I watched The Great Dictator the day before I watched Jojo Rabbit. I liked this one a bit better, with the exception of Chaplin’s Hynkel dancing with that globe balloon, which is utterly sublime. Both are billed as Nazi comedies, or satires if you’re feeling frisky, I guess, but after seeing them I’ve been calling them both tragicomedies, because they’re also really sad. The showing of Jojo I went to was at the kind of big old independent theater where someone comes out and does a little pre-show announcement, and I was slightly surprised when he mentioned the movie was “heartbreaking, so be ready for that!” And then I cried multiple times. These tonal shifts from comedy to tragedy are another thing that certainly doesn’t work for everyone, but once again, this did work for me.

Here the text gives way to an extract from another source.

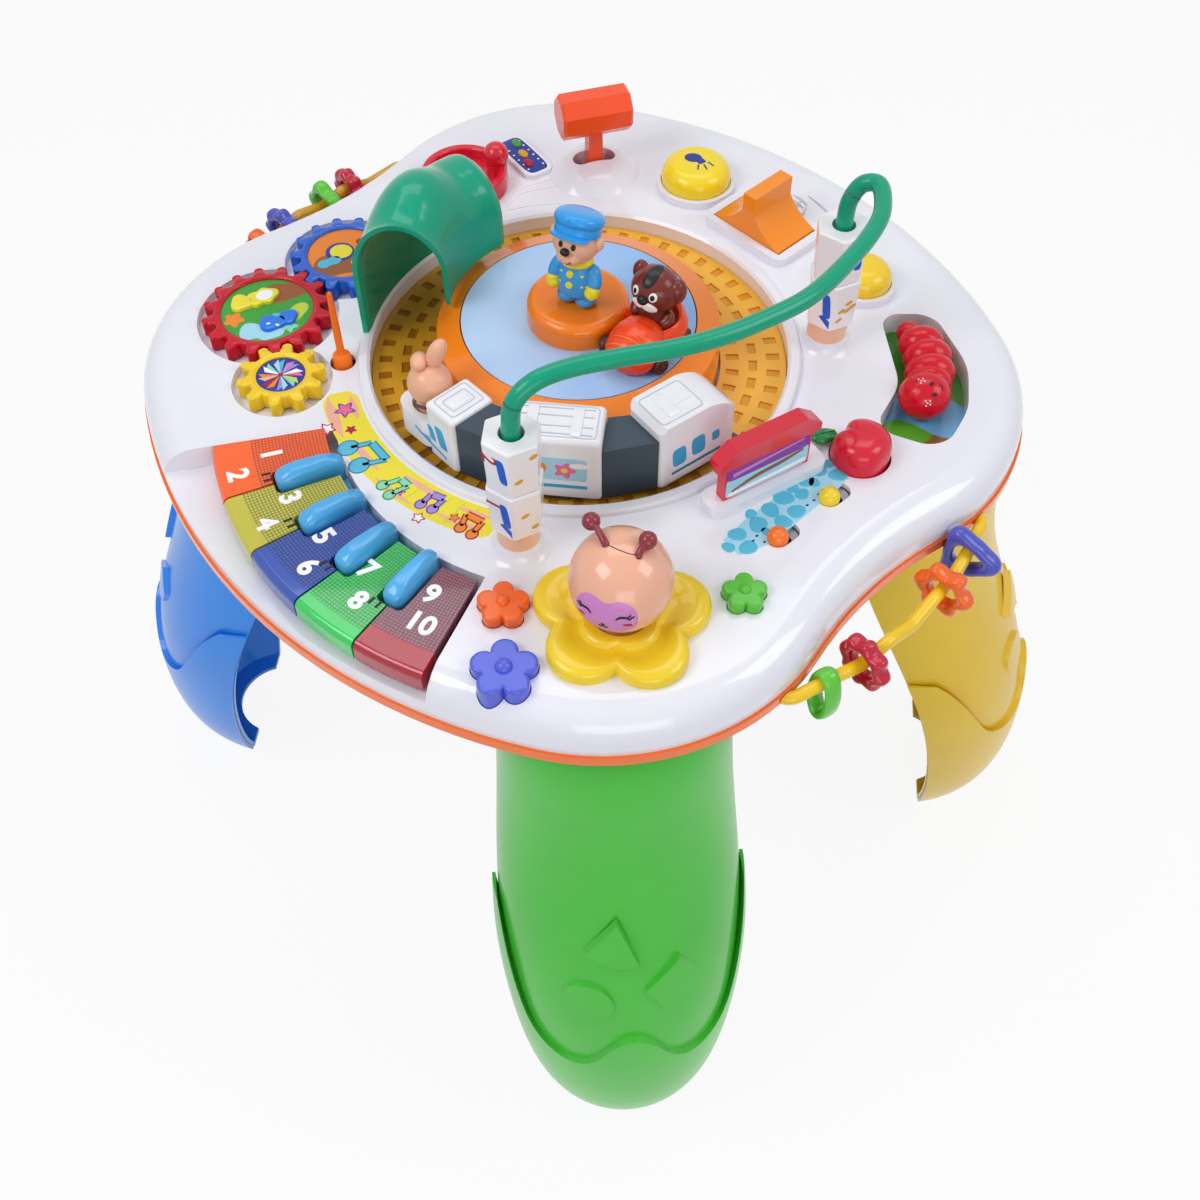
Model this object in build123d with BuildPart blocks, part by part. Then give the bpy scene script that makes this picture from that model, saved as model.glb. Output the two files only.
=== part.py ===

I often find suffering more moving when it’s in works with a sense of humor than ones that are purely Serious Dramas, because being able at times to just laugh at the great painful cosmic absurdity of life is what gets me through it. Black humor has a strong tradition in marginalized groups for a reason, I think. It can be strengthening. Life is full of such sorrow and evil, but as Rosie tells Jojo, we should always be dancing more, because that part is good. It can be brave and powerful, to dance in the face of death.